Orro launches AI CTEM service for Australian firms
Orro has launched a Continuous Threat Exposure Management service for Australian organisations, aimed at improving vulnerability management.
The managed service is designed to help security teams identify which exposures need urgent attention by weighing risk and threat information instead of relying solely on vulnerability scores. It uses an artificial intelligence-based platform to combine data from more than 100 security tools and apply business context to that information.
The launch comes as Australian organisations face a growing volume of cyber incidents and vulnerability alerts. Figures cited by Orro show the Australian Signals Directorate's Australian Cyber Security Centre notified organisations of potentially malicious cyber activity more than 1,700 times in FY2024-25, while attacks on critical infrastructure rose 111% over the same period.
Those pressures have exposed weaknesses in conventional vulnerability management, where security teams can be left with thousands of alerts marked high or critical but little guidance on which issues pose the greatest operational risk. Orro says the problem is compounded by shadow IT, cloud blind spots, fragmented tooling, and disputes between security and operations teams over remediation priorities.

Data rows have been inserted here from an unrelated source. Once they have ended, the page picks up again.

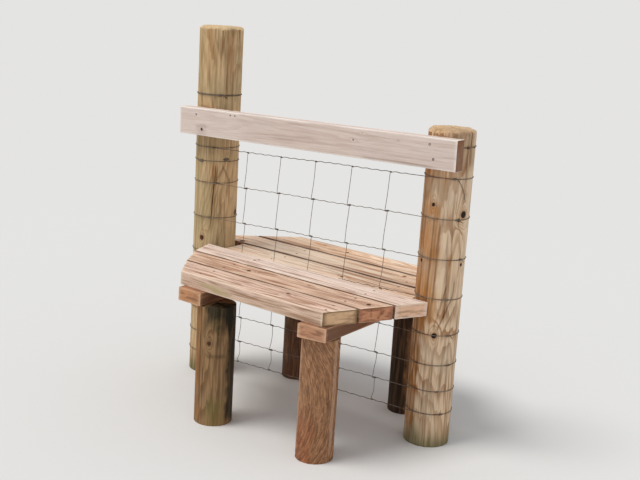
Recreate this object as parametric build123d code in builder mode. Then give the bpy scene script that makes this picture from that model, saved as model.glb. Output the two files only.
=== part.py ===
"""A wooden step stile over a wire netting fence."""

from build123d import *
import math
import os

# All sizes are in millimetres. X runs along the fence from the left post to the right post,
# Y points away to the far side, and Z is up. The origin is the centre of the left post's foot.

# Tall round posts, lined up by their near faces
post_spacing = 1000
left_post_diameter = 165
left_post_height = 1342
right_post_diameter = 158
right_post_height = 1082
post_top_radius = 12

# Hand rail, let into a shallow housing in each post
rail_height = 100
rail_thickness = 47
rail_overhang = 84
rail_housing = 6.5
rail_bottom_left = 942
rail_rise = 15

# Near step: thick boards, their left ends each cut at a slant of its own, in degrees
step_top_left = 530
step_fall = 19
board_width = 114
board_thickness = 48
board_gap = 6.5
board_edge = 2
near_step_left = 47
near_step_length = 961
near_left_angles = {"near_back_board": 17, "near_middle_board": 31, "near_front_board": 35}
near_right_angle = 26

# Far step: wider, thinner boards on the same bearers, the first between the posts
far_board_width = 130
far_board_thickness = 30
far_board_gap = 6
far_outer_length = 670
far_left_angle = 43.5
far_right_angle = 37.5
far_inner_clearance = 1

# Bearers, laid flat under both steps, the right one's near end cut a little askew
bearer_width = 100
bearer_height = 47
bearer_front_overhang = 23
bearer_back_setback = 20
left_bearer_x = 299
right_bearer_x = 807
right_bearer_end_angle = 10

# Round legs under the bearers
near_left_leg_diameter = 135
near_right_leg_diameter = 129
far_leg_diameter = 120
near_left_leg_x = 356
near_right_leg_x = 797
far_left_leg_x = 310
far_right_leg_x = 805
near_leg_inset = 55
far_leg_inset = 183

# Netting on the near faces of the posts
wire = 2.5
seat = 0.3
net_rail_gap = 46
net_rise = 30
net_spacings = (134, 134, 134, 125, 105, 92, 82)
net_first_upright = 214
net_upright_spacing = 152
net_uprights = 5
net_bearer_clearance = 4
left_wire_above_rail = 50
right_wire_below_top = 55

# Values that follow from the sizes above
left_post_radius = left_post_diameter / 2
right_post_radius = right_post_diameter / 2
post_face_y = -left_post_radius
right_post_y = post_face_y + right_post_radius
wire_room = 2 * seat + wire
near_back_y = post_face_y - wire_room
near_step_rows = len(near_left_angles)
near_front_y = near_back_y - near_step_rows * board_width - (near_step_rows - 1) * board_gap
far_middle_y = left_post_radius + wire_room
far_outer_y = far_middle_y + far_board_width + far_board_gap
far_back_y = far_outer_y + far_board_width
bearer_front_y = near_front_y - bearer_front_overhang
bearer_back_y = far_back_y - bearer_back_setback
near_leg_y = near_front_y + near_leg_inset
far_leg_y = far_back_y - far_leg_inset
left_top_wire = rail_bottom_left + rail_height + left_wire_above_rail
right_top_wire = right_post_height - right_wire_below_top

# The step's top plane falls to the right, and the rail climbs to the right
step_top = Plane(
    origin=(0, 0, step_top_left),
    x_dir=(post_spacing, 0, -step_fall),
    z_dir=(step_fall, 0, post_spacing),
)
bearer_top = step_top.offset(-board_thickness).shift_origin(Axis.Z)
leg_top = bearer_top.offset(-bearer_height).shift_origin(Axis.Z)
rail_back = Plane(
    origin=(0, post_face_y + rail_housing, rail_bottom_left),
    x_dir=(post_spacing, 0, rail_rise),
    z_dir=(0, -1, 0),
)
rail_length = post_spacing + 2 * rail_overhang

os.makedirs("parts", exist_ok=True)


def save(part, name):
    part.label = name
    export_step(part, f"parts/{name}.step")


# Tall posts, each with a worn top edge and a housing for the rail
posts = {
    "left_post": ((0, 0), left_post_radius, left_post_height),
    "right_post": ((post_spacing, right_post_y), right_post_radius, right_post_height),
}
for name, (centre, radius, height) in posts.items():
    with BuildPart() as post:
        with BuildSketch():
            with Locations(centre):
                Circle(radius)
        extrude(amount=height)
        fillet(post.edges().group_by(Axis.Z)[-1], radius=post_top_radius)
        with BuildSketch(rail_back):
            with Locations((-rail_overhang, 0)):
                Rectangle(rail_length, rail_height, align=Align.MIN)
        extrude(amount=rail_thickness, mode=Mode.SUBTRACT)
    save(post.part, name)

# Hand rail
with BuildPart() as rail:
    with BuildSketch(rail_back):
        with Locations((-rail_overhang, 0)):
            Rectangle(rail_length, rail_height, align=Align.MIN)
    extrude(amount=rail_thickness)
    chamfer(rail.edges().sort_by(SortBy.LENGTH)[-4:], length=board_edge)
rail.part.label = "rail"
export_step(rail.part, "parts/rail.step")

# Boards of the near step, from the fence outwards
right_slant = math.tan(math.radians(near_right_angle))
near_step_right = near_step_left + near_step_length
back = near_back_y
left_back = near_step_left
for name, angle in near_left_angles.items():
    left_slant = math.tan(math.radians(angle))
    front = back - board_width
    left_front = left_back + board_width * left_slant
    right_back = near_step_right - (near_back_y - back) * right_slant
    right_front = right_back - board_width * right_slant
    with BuildPart() as board:
        with BuildSketch(step_top):
            with BuildLine():
                Polyline(
                    (left_back, back),
                    (right_back, back),
                    (right_front, front),
                    (left_front, front),
                    close=True,
                )
            make_face()
        extrude(amount=-board_thickness)
        chamfer(board.edges().sort_by(SortBy.LENGTH)[-4:], length=board_edge)
    save(board.part, name)
    back = front - board_gap
    left_back = left_front + board_gap * left_slant

# First board of the far step, cut square to fit between the posts
inner_left = left_post_radius + wire_room + far_inner_clearance
inner_right = post_spacing - right_post_radius - wire_room - far_inner_clearance
with BuildPart() as far_inner_board:
    with BuildSketch(bearer_top):
        with Locations((inner_left, far_middle_y - far_board_gap)):
            Rectangle(inner_right - inner_left, far_board_width, align=(Align.MIN, Align.MAX))
    extrude(amount=far_board_thickness)
    chamfer(far_inner_board.edges().sort_by(SortBy.LENGTH)[-4:], length=board_edge)
far_inner_board.part.label = "far_inner_board"
export_step(far_inner_board.part, "parts/far_inner_board.step")

# Far boards behind the posts, with their ends cut at wider slants
far_left_slant = math.tan(math.radians(far_left_angle))
far_right_slant = math.tan(math.radians(far_right_angle))
far_outer_left = (post_spacing - far_outer_length) / 2
far_outer_right = far_outer_left + far_outer_length
for name, front in (("far_middle_board", far_middle_y), ("far_outer_board", far_outer_y)):
    back = front + far_board_width
    front_run = far_back_y - front
    back_run = far_back_y - back
    with BuildPart() as board:
        with BuildSketch(bearer_top):
            with BuildLine():
                Polyline(
                    (far_outer_left - front_run * far_left_slant, front),
                    (far_outer_right + front_run * far_right_slant, front),
                    (far_outer_right + back_run * far_right_slant, back),
                    (far_outer_left - back_run * far_left_slant, back),
                    close=True,
                )
            make_face()
        extrude(amount=far_board_thickness)
        chamfer(board.edges().sort_by(SortBy.LENGTH)[-4:], length=board_edge)
    save(board.part, name)

# Bearers, square to the fence
bearers = {
    "left_bearer": (left_bearer_x, 0),
    "right_bearer": (right_bearer_x, right_bearer_end_angle),
}
for name, (x, end_angle) in bearers.items():
    left = x - bearer_width / 2
    right = x + bearer_width / 2
    end_cut = bearer_width * math.tan(math.radians(end_angle))
    with BuildPart() as bearer:
        with BuildSketch(bearer_top):
            with BuildLine():
                Polyline(
                    (left, bearer_front_y),
                    (right, bearer_front_y + end_cut),
                    (right, bearer_back_y),
                    (left, bearer_back_y),
                    close=True,
                )
            make_face()
        extrude(amount=-bearer_height)
        chamfer(bearer.edges().sort_by(SortBy.LENGTH)[-4:], length=board_edge)
    save(bearer.part, name)

# Legs, sawn off to the slope of the bearers
legs = {
    "near_left_leg": ((near_left_leg_x, near_leg_y), near_left_leg_diameter),
    "near_right_leg": ((near_right_leg_x, near_leg_y), near_right_leg_diameter),
    "far_left_leg": ((far_left_leg_x, far_leg_y), far_leg_diameter),
    "far_right_leg": ((far_right_leg_x, far_leg_y), far_leg_diameter),
}
for name, (centre, diameter) in legs.items():
    with BuildPart() as leg:
        with BuildSketch():
            with Locations(centre):
                Circle(diameter / 2)
        extrude(amount=step_top_left)
        split(bisect_by=leg_top, keep=Keep.BOTTOM)
    save(leg.part, name)

# Netting: line wires that climb a little to the right, and uprights fused where they cross
net_top_left = rail_bottom_left - net_rail_gap
net_heights = [net_top_left - sum(net_spacings[:count]) for count in range(len(net_spacings) + 1)]
net_slope = net_rise / post_spacing
net_angle = math.degrees(math.atan(net_slope))
step_angle = -math.degrees(math.atan(step_fall / post_spacing))
net_back = Plane(origin=(0, post_face_y - seat, 0), x_dir=(1, 0, 0), z_dir=(0, -1, 0))


def wrap_reach(radius):
    """How far a wrap of this post stands in the way of the net's plane."""
    inside = radius + seat
    return math.sqrt((inside + wire) ** 2 - inside**2) + seat


net_left = wrap_reach(left_post_radius)
net_right = post_spacing - wrap_reach(right_post_radius)
net_middle = (net_left + net_right) / 2
bearer_middle_z = step_top_left - board_thickness - bearer_height / 2
with BuildPart() as net:
    with BuildSketch(net_back):
        for height in net_heights:
            with Locations((net_middle, height + net_slope * net_middle)):
                Rectangle(net_right - net_left, wire, rotation=net_angle)
        for count in range(net_uprights):
            x = net_first_upright + count * net_upright_spacing
            with Locations((x, net_heights[-1] + net_slope * x - wire / 2)):
                Rectangle(wire, sum(net_spacings) + wire, align=(Align.CENTER, Align.MIN))
        for x in (left_bearer_x, right_bearer_x):
            with Locations((x, bearer_middle_z - step_fall / post_spacing * x)):
                Rectangle(
                    bearer_width + 2 * net_bearer_clearance,
                    bearer_height + 2 * net_bearer_clearance,
                    rotation=step_angle,
                    mode=Mode.SUBTRACT,
                )
    extrude(amount=wire)
net.part.label = "net"
export_step(net.part, "parts/net.step")

# Ties of the net's line wires round each post
wraps = {
    "left_net_wraps": ((0, 0), left_post_radius, 0),
    "right_net_wraps": ((post_spacing, right_post_y), right_post_radius, net_rise),
}
for name, (centre, radius, lift) in wraps.items():
    with BuildPart() as ties:
        for height in net_heights:
            with BuildSketch(Plane.XY.offset(height + lift - wire / 2)):
                with Locations(centre):
                    Circle(radius + seat + wire)
                    Circle(radius + seat, mode=Mode.SUBTRACT)
            extrude(amount=wire)
    save(ties.part, name)

# Tie of the top strand round the left post, above the rail
with BuildPart() as left_top_wrap:
    with BuildSketch(Plane.XY.offset(left_top_wire - wire / 2)):
        Circle(left_post_radius + seat + wire)
        Circle(left_post_radius + seat, mode=Mode.SUBTRACT)
    extrude(amount=wire)
left_top_wrap.part.label = "left_top_wrap"
export_step(left_top_wrap.part, "parts/left_top_wrap.step")

# Tie of the top strand round the back of the right post, from one side of the rail to the other
rail_side_y = post_face_y + rail_housing + seat
with BuildPart() as right_top_wrap:
    with BuildSketch(Plane.XY.offset(right_top_wire - wire / 2)):
        with Locations((post_spacing, right_post_y)):
            Circle(right_post_radius + seat + wire)
            Circle(right_post_radius + seat, mode=Mode.SUBTRACT)
        with Locations((post_spacing, rail_side_y)):
            Rectangle(
                right_post_diameter,
                right_post_diameter,
                align=(Align.CENTER, Align.MAX),
                mode=Mode.SUBTRACT,
            )
    extrude(amount=wire)
right_top_wrap.part.label = "right_top_wrap"
export_step(right_top_wrap.part, "parts/right_top_wrap.step")
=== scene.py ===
"""The looks of a wooden step stile over a netting fence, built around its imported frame.

X runs along the fence towards the right post, Y across it to the far side and Z up, in metres.
Every timber is one closed mesh of rows of points. Its growth rings and knots are worked out as a
solid, so that the grain on its sides and on its ends belongs together.
"""

import math
from dataclasses import dataclass, replace

import bpy
import numpy as np
from mathutils import Euler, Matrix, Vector


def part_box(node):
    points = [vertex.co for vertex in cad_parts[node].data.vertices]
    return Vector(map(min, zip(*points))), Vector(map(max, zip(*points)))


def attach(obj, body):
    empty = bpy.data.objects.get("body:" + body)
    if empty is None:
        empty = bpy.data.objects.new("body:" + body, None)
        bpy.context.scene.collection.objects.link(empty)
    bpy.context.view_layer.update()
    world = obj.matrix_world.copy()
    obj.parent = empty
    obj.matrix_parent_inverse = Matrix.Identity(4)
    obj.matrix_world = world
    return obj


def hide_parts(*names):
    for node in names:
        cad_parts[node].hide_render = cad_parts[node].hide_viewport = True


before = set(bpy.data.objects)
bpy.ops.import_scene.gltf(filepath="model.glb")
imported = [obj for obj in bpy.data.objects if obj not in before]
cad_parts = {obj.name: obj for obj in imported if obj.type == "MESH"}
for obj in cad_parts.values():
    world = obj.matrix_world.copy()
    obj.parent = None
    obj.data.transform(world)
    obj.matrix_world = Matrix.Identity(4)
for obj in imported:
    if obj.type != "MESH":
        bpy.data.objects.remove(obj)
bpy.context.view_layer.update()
scene = bpy.context.scene

# The photograph's camera, turned towards the stile and zoomed in
CAMERA_PLACE = (2.539, -2.935, 1.460)
CAMERA_HEADING = -34.77
CAMERA_PITCH = 13.32
CAMERA_ROLL = 3.47
CAMERA_LENS = 57.2

# Background and floor, as linear light
BACKGROUND = (0.78, 0.775, 0.765, 1)
FLOOR = (0.74, 0.735, 0.725, 1)

# Slopes along the fence
STEP_SLOPE = -0.019
RAIL_SLOPE = 0.015
NET_SLOPE = 0.030

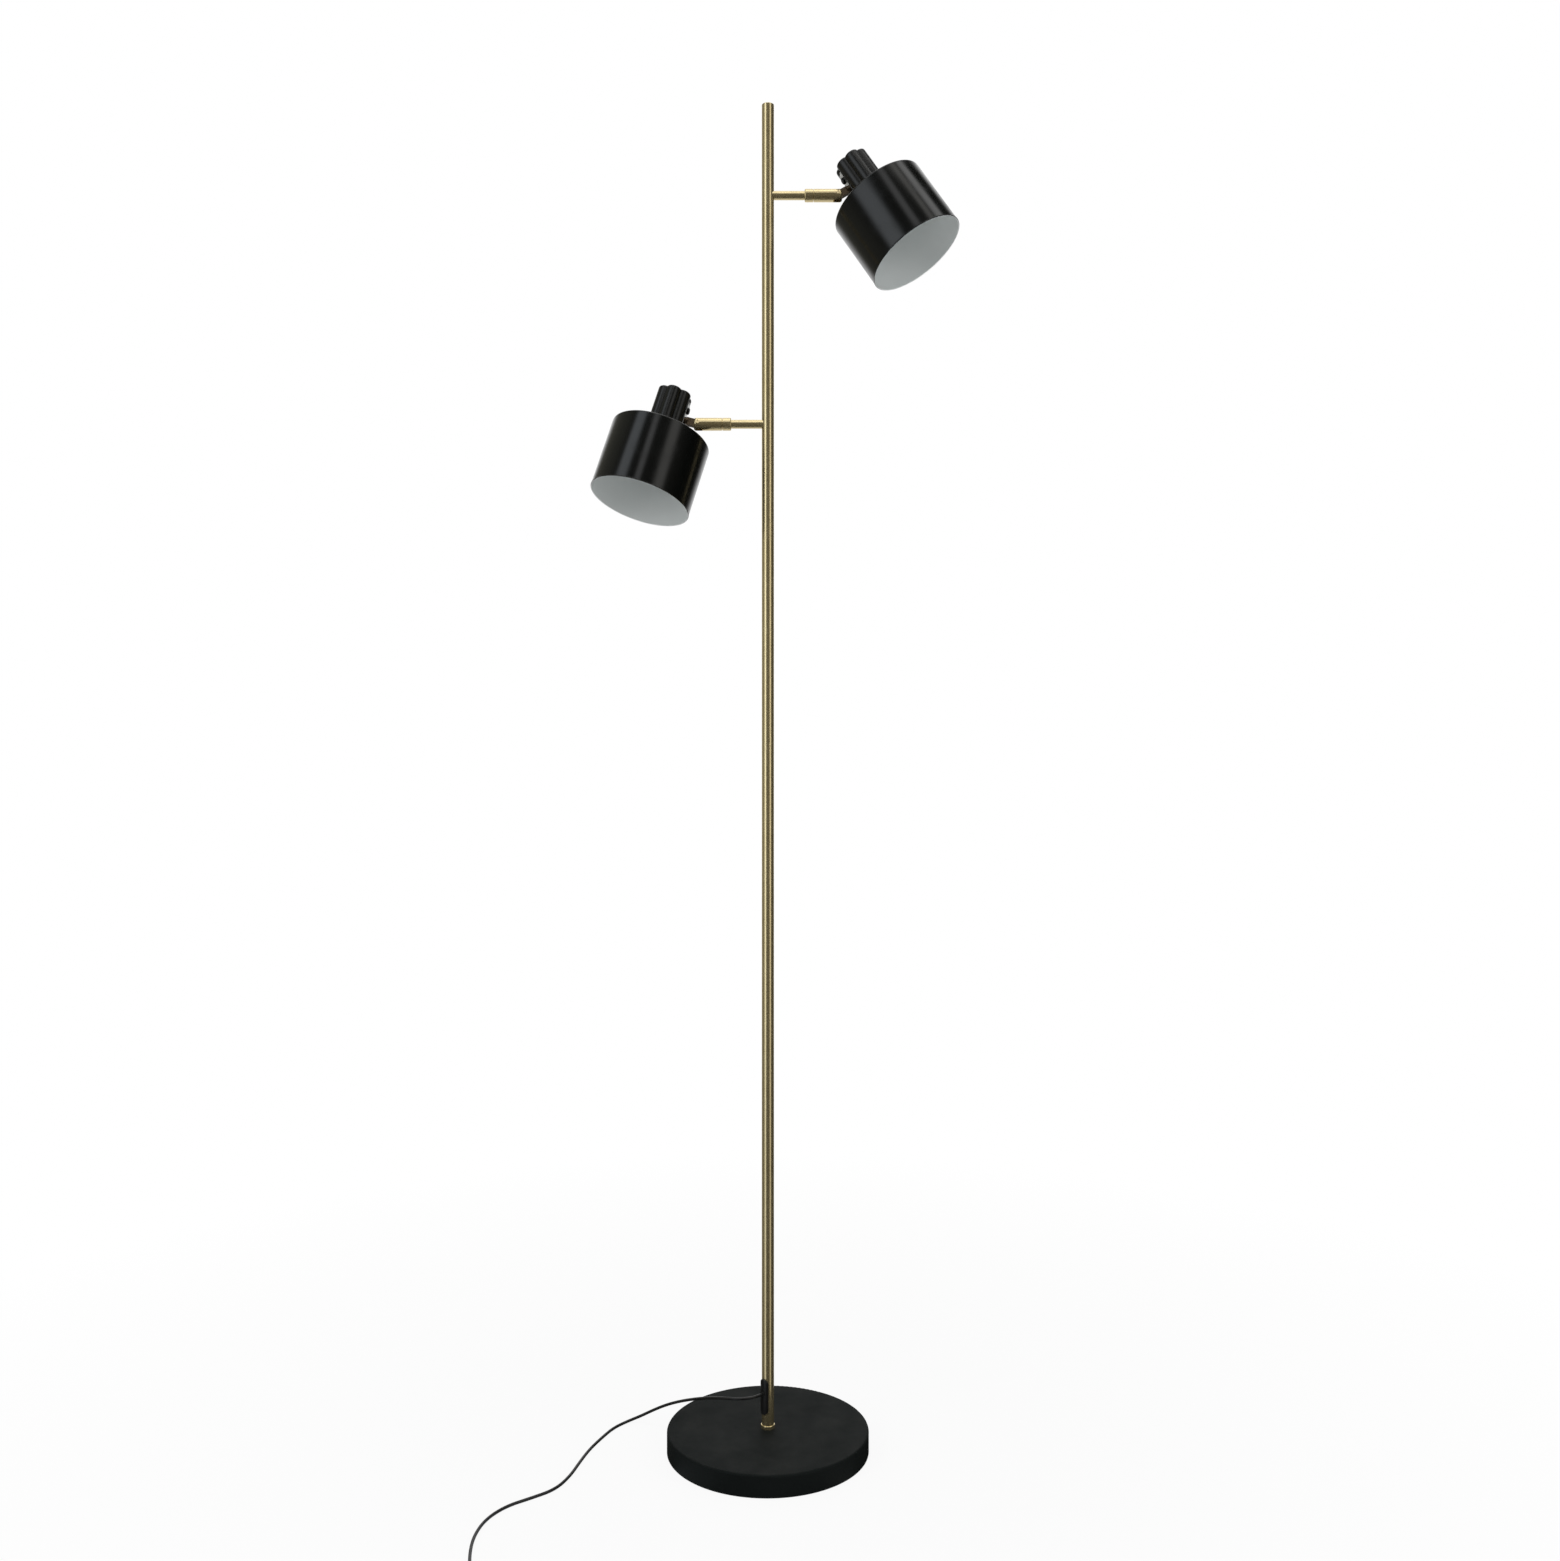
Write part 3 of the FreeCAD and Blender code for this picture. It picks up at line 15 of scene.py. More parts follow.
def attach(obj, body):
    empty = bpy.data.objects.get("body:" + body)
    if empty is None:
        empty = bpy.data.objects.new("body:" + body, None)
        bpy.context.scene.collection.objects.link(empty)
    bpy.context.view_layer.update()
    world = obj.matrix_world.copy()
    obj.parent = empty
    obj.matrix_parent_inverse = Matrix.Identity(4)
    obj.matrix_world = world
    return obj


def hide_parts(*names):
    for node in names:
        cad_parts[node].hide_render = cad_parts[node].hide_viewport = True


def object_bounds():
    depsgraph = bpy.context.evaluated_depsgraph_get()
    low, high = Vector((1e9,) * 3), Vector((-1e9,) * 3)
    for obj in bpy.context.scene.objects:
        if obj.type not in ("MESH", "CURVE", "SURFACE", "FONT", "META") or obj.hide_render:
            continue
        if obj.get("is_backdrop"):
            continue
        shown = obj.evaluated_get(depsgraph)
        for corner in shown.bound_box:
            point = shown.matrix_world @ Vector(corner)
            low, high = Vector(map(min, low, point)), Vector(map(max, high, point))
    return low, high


LOG = logging.getLogger("floor_lamp")
MM = 0.001
SHARP = 35.0

Point = tuple[float, float, float]
Colour = tuple[float, float, float]
Profile = list[tuple[float, float]]

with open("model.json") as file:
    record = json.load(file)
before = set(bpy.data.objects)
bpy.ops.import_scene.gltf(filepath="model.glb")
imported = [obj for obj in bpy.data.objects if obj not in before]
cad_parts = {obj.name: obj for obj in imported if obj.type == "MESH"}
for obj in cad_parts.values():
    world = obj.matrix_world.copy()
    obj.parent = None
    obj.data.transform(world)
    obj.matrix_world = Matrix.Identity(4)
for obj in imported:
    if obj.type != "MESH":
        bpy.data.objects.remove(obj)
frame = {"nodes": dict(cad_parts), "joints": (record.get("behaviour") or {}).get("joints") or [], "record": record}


class Side(Enum):
    """Which head and arm, with the side of the pole that they stand on."""

    UPPER = 1
    LOWER = -1

    @property
    def prefix(self) -> str:
        """The start of its nodes' names."""
        return self.name.lower()


class Worked(Enum):
    """Which way a metal surface was worked, with its lines per metre across and along."""

    DRAWN = (1100.0, 9.0)
    TURNED = (30.0, 2400.0)


class Axis(Enum):
    """The axis that a worked surface follows."""

    UP = (0.0, 0.0, 1.0)
    ACROSS = (1.0, 0.0, 0.0)


# Node trees


class Graph:
    """A node tree with short ways to add and join nodes."""

    def __init__(self, tree: bpy.types.NodeTree) -> None:
        """Wrap a tree.

        Args:
            tree: The node tree that the nodes go into.
        """
        self.tree = tree

    def add(self, kind: str, **settings: object) -> bpy.types.Node:
        """Add a node.

        Args:
            kind: The node's type name.
            settings: Properties set on the node.

        Returns:
            The new node.
        """
        node = self.tree.nodes.new(kind)
        for name, value in settings.items():
            setattr(node, name, value)
        return node

    def feed(self, socket: bpy.types.NodeSocket, source: object) -> None:
        """Link a socket to another, or set its value.

        Args:
            socket: The input socket.
            source: An output socket, or a plain value.
        """
        if isinstance(source, bpy.types.NodeSocket):
            self.tree.links.new(source, socket)
        else:
            socket.default_value = source

    def math(self, operation: str, first: object, second: object = 0.0) -> bpy.types.NodeSocket:
        """Work out one value from two.

        Args:
            operation: The math node's operation.
            first: A socket or number.
            second: A socket or number.

        Returns:
            The result's socket.
        """
        node = self.add("ShaderNodeMath", operation=operation)
        self.feed(node.inputs[0], first)
        self.feed(node.inputs[1], second)
        return node.outputs[0]

    def spread(
        self, value: object, low: float, high: float, start: float = 0.0, end: float = 1.0
    ) -> bpy.types.NodeSocket:
        """Map a value from one range to another, clamped.

        Args:
            value: The socket to map.
            low: Where the result is start.
            high: Where the result is end.
            start: The result at low.
            end: The result at high.

        Returns:
            The result's socket.
        """
        node = self.add("ShaderNodeMapRange")
        for index, item in enumerate((value, low, high, start, end)):
            self.feed(node.inputs[index], item)
        return node.outputs[0]

    def blend(self, mask: object, first: object, second: object) -> bpy.types.NodeSocket:
        """Mix two colours by a mask.

        Args:
            mask: A socket or number, 0 for the first colour.
            first: A colour or its socket.
            second: A colour or its socket.

        Returns:
            The mixed colour's socket.
        """
        node = self.add("ShaderNodeMix", data_type="RGBA")
        self.feed(node.inputs["Factor"], mask)
        for name, item in (("A", first), ("B", second)):
            socket = next(s for s in node.inputs if s.name == name and s.type == "RGBA")
            self.feed(socket, (*item, 1.0) if isinstance(item, tuple) else item)
        return next(s for s in node.outputs if s.type == "RGBA")

    def stretched(self, vector: object, scale: object) -> bpy.types.NodeSocket:
        """Multiply a vector by another, axis by axis.

        Args:
            vector: The vector's socket.
            scale: A vector or its socket.

        Returns:
            The product's socket.
        """
        node = self.add("ShaderNodeVectorMath", operation="MULTIPLY")
        self.feed(node.inputs[0], vector)
        self.feed(node.inputs[1], scale)
        return node.outputs["Vector"]

    def noise(self, vector: object, scale: object, detail: float = 2.0) -> bpy.types.NodeSocket:
        """Sample a noise.

        Args:
            vector: Where it is sampled.
            scale: Its scale, per unit of the vector.
            detail: How many finer layers it has.

        Returns:
            The noise's value.
        """
        node = self.add("ShaderNodeTexNoise")
        self.feed(node.inputs["Vector"], vector)
        self.feed(node.inputs["Scale"], scale)
        node.inputs["Detail"].default_value = detail
        return node.outputs["Fac"]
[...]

Daniel Greengarten, Chief Executive Officer of Orro, said the new service is intended to address that gap.
"Australian security teams are working harder than ever, but many still can't answer basic questions their boards are asking, including 'are we safer than last quarter?' and 'what are our most critical exposures?'
That is why we've launched our CTEM service. It represents a fundamental shift from asking 'what's broken?' to asking 'what actually threatens our business?' For organisations drowning in vulnerability data but starving for clarity, this changes everything," Greengarten said.
Risk context
Orro says the service takes a context-led approach to prioritisation by assessing an asset's business importance, its position on the network, and whether threat intelligence suggests it is likely to be exploited. The service covers both corporate IT and operational technology environments, which are often managed separately but can both be relevant to critical infrastructure operators.
That differs from traditional approaches based largely on generic severity ratings such as CVSS scores, which can elevate large numbers of issues without considering whether a specific weakness is likely to affect core business systems. Orro argues this leaves teams trying to patch everything, even when resources and operational constraints make that impractical.
Manuel Salazar, Director of Cyber Services at Orro, said many businesses are struggling with that workload.
"We see this challenge every day across Australian businesses, where security teams receive thousands of high and critical vulnerabilities demanding immediate attention. Traditional vulnerability management says to patch everything, but that's operationally impossible.
CTEM provides the context that's been missing. Instead of relying only on CVSS scores, we factor in where the asset sits, its importance to the business, whether attack paths are exploitable, and whether existing controls are working. This approach ensures that a CVSS 9.8 vulnerability on an isolated test server is appropriately deprioritised, while a CVSS 6.5 vulnerability on your internet-facing customer portal, critical to business operations, moves to the top," Salazar said.
Market pressure
The economic impact of cyber incidents is also rising. Orro pointed to IBM data showing the average Australian data breach now costs AUD $4.26 million, up 27% since 2020. It also cited Rapid7 research stating that exploited high and critical vulnerabilities more than doubled in a year and that the median time between disclosure and active exploitation had fallen to five days.
That shorter window has increased pressure on security teams to assess and respond more quickly, particularly in sectors with large estates of legacy systems, cloud services, and internet-facing assets. For critical infrastructure operators, the challenge is intensified by reporting and risk management obligations under Australia's security framework.
Orro said the service is built on the Rapid7 Command platform and managed through its National Cyber Defence Centre. It positioned the service as a way to produce evidence-based risk assessments that can be used by both operational teams and boards.
The launch also follows Orro being named Rapid7's APJ Partner of the Year for 2026, an award from the cybersecurity vendor whose platform underpins the service. The new offering is available now to Australian organisations.